Just before World War II was declared, Frank and a handful of his riding buddies showed up at an army recruiting office in Toronto, as a lark, a practical joke. None of them weighed much more than 90 pounds. What army would take them on? They would just kick them back out the door, right? But the officer took one look at them and said: “Great! We need little rats like you! You’d make great little motorcycle dispatch riders!”

The army took them all right away. There wasn’t much discussion. Frank was 18. It was early 1939.

They were not drafted. They volunteered. And they didn’t consider backing out or not giving it their best shot. That’s just the way it was back then.

Frank’s small size was an asset as a motorcycle dispatch rider. He would be more agile than a taller man. He would weigh less on a bike, which often had to traverse the mud and horrible terrain.

Motorcyle dispatch riders carried messages from military headquarters to army commanders on the field, because telephone or telegraph messages were deemed a security risk. They faced constant bombardment and artillery gunfire. Frank spent six years dodging bombs and gunfire in Belgium, Italy and France. They worked 12-hour shifts regardless of the weather (mud, rain, snow, heat) and rode hundreds of miles in a day, alone. At night, it wasn’t smart to use headlights. Worse still, they could be captured.

Frank was never captured. That was the only charmed part of his life. He managed to escape detection for years, wherever he was.

The DRs as they were called were often considered the “free spirits” of the war. They were normally attached to a unit, but they were constantly on the move and without much direct supervision. They were the best sources of rumours. Frank strangely fit into the profile. He was always a happy sort, no matter what he faced – and to the end of his life, he faced a lot. He always had a smile and a joke on his lips. “It didn’t matter how bad life got,” said daughter Betty McTague, married to Hugo Dittfach. “Life was good.”

Once Frank was shot in the lower ribs on the right-hand side while he was in Italy.

But the worst incident occurred somewhere in Europe, when Frank ran into a landmine on the road in 1944. The explosion threw him into the air, gave him a serious concussion and broke both femurs. “The helmets that they wore in those days were crap,” Betty said.


A photo of the letter that Frank McTague’s mother, Bessie, received when her son was injured after hitting a landmine. (Provided by Beverley Smith)

He spent a long time in recovery in England, then went right back to work. “People were different then, than people are now,” Betty said. “You committed yourself and you saw it through. If they had been at war for 15 years, my dad would have been over there for 15 years. He wasn’t going to quit and come home.”

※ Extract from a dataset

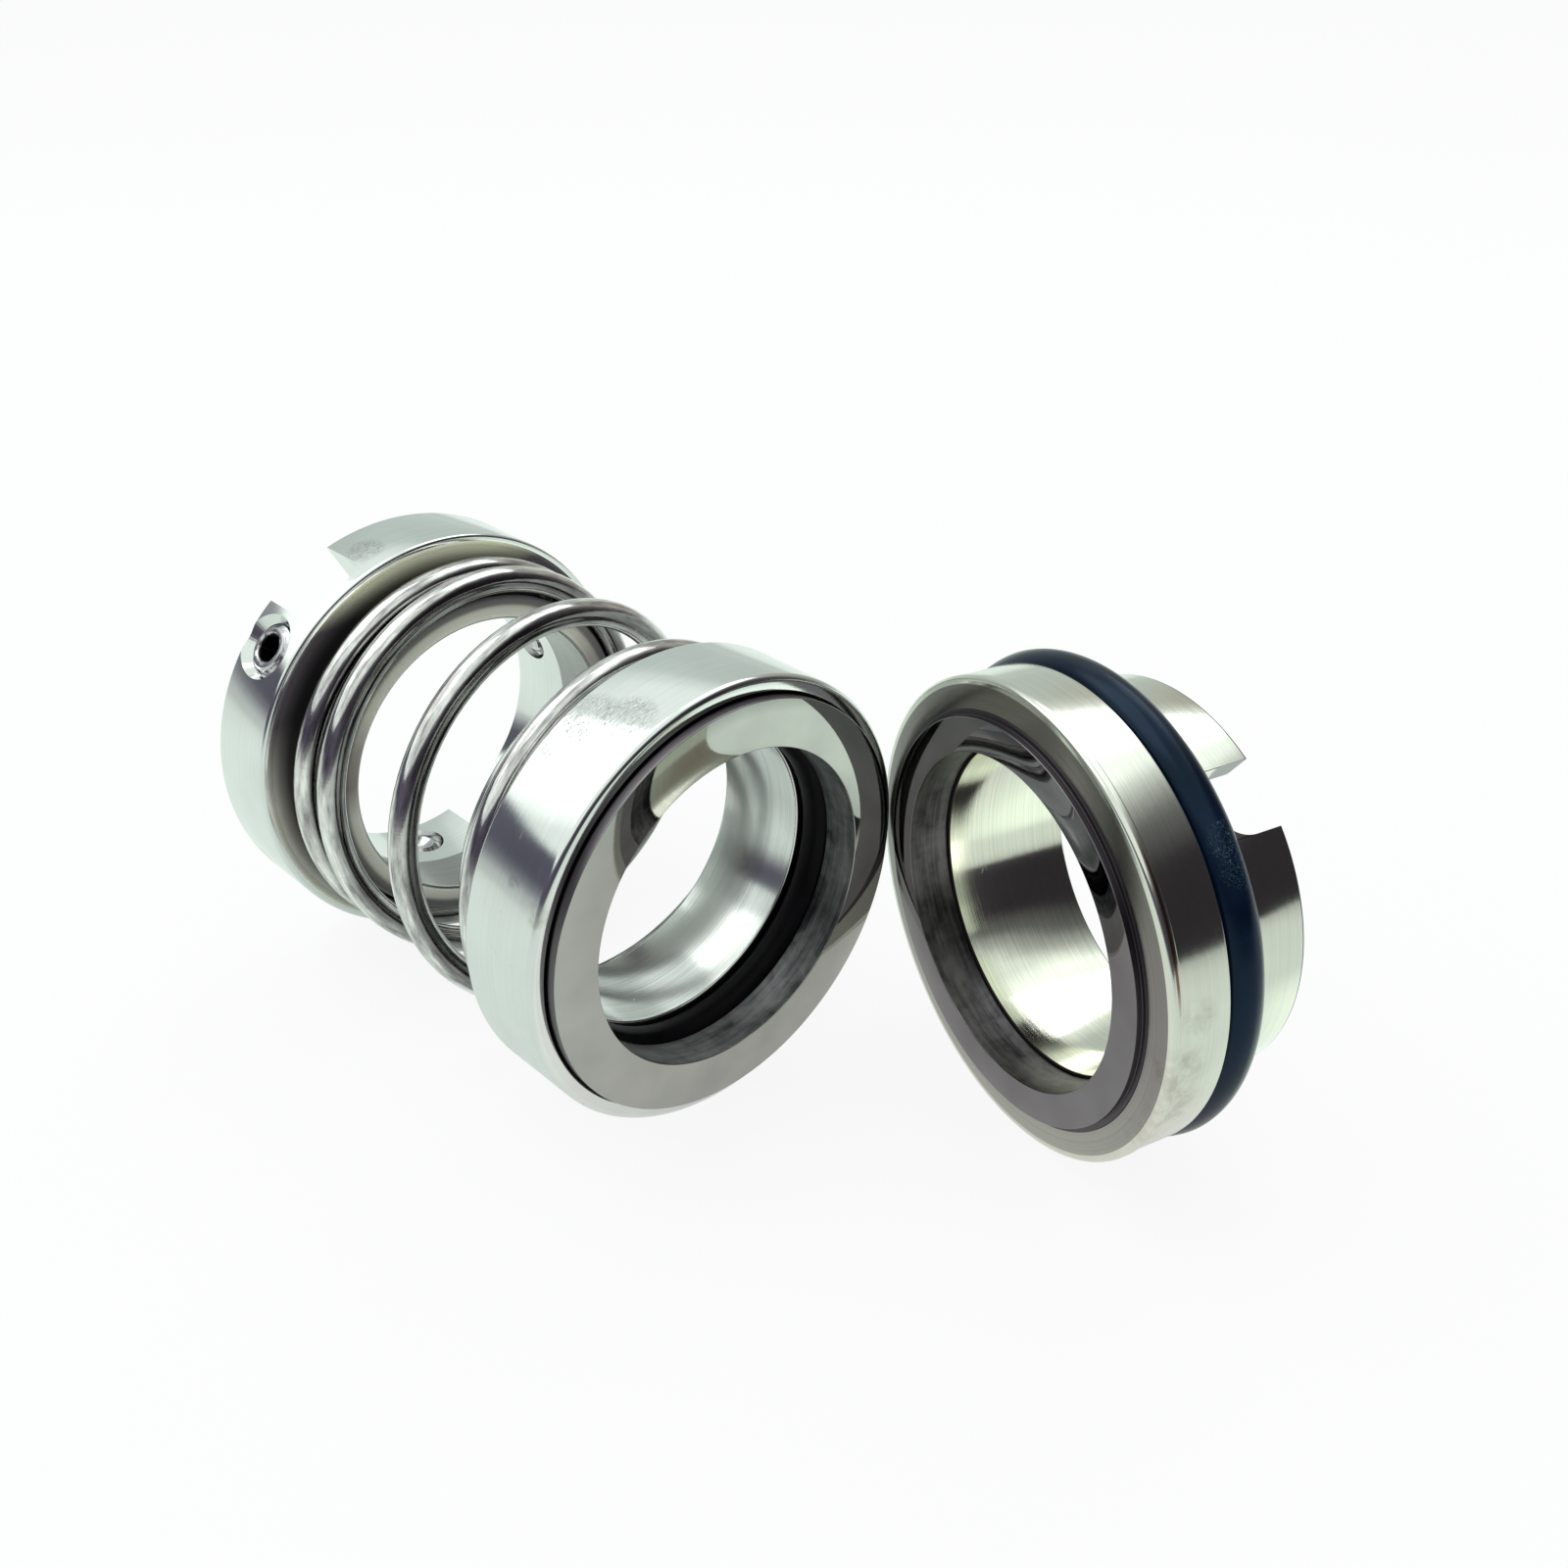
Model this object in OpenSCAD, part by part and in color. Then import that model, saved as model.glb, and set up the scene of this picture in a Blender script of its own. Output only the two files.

While he was in Europe, his mother became a paraplegic when hit by a car on Christmas Eve while carrying the turkey to a family member’s house. All of the brothers sent home money to help keep her comfortable. Frank had his wages reassigned to his mother. She later fell off a stretcher and became a quadriplegic.

With the war over, Frank returned home, weighing 147 pounds, rather heavy to become a jockey. But with great difficulty, he lost the weight and continued to ride from 1945 to 1960.

Also, because of the head injury, he experienced horrible headaches for the rest of his life, and sometimes, he would black out. Doctors determined that he had been having seizures and heart attacks since he was blown off the motorbike, but they never tied his injuries to the accident. In fact, doctors deemed his teeth contributed to his headaches. So he had all of his teeth pulled. It didn’t help.

He received no help, because at the end of the war, he had hurriedly signed away all of his rights. He was single then. After he returned, he married Betty’s mother, who already had two children. Together they had three more.

Also, McTague picked up a drinking habit while in Europe, facing danger every day. “They always said you never know what tomorrow will bring,” Betty recalled. “So let’s live for today.” In the last four years of his life, Frank wrestled that demon at bay and was sober.

In 1960, when he stopped riding, his wife pushed to have the Department of Veterans Affairs recognize that head injury. They began to investigate, but it took the DVA eight years to release a conclusion that his injuries traced back to his encounter with a landmine. Frank’s wife finally got the notice on July 16, 1968.

But four days before that, on July 12, 1968, Frank died of a massive heart attack while standing in trainer Ted Mann’s tack room at Fort Erie racetrack. He was 48 years old.

When his wife showed up to collect the benefits, she was told the benefits accrue only to the veteran, not his wife.

War is heart-breaking. In every way.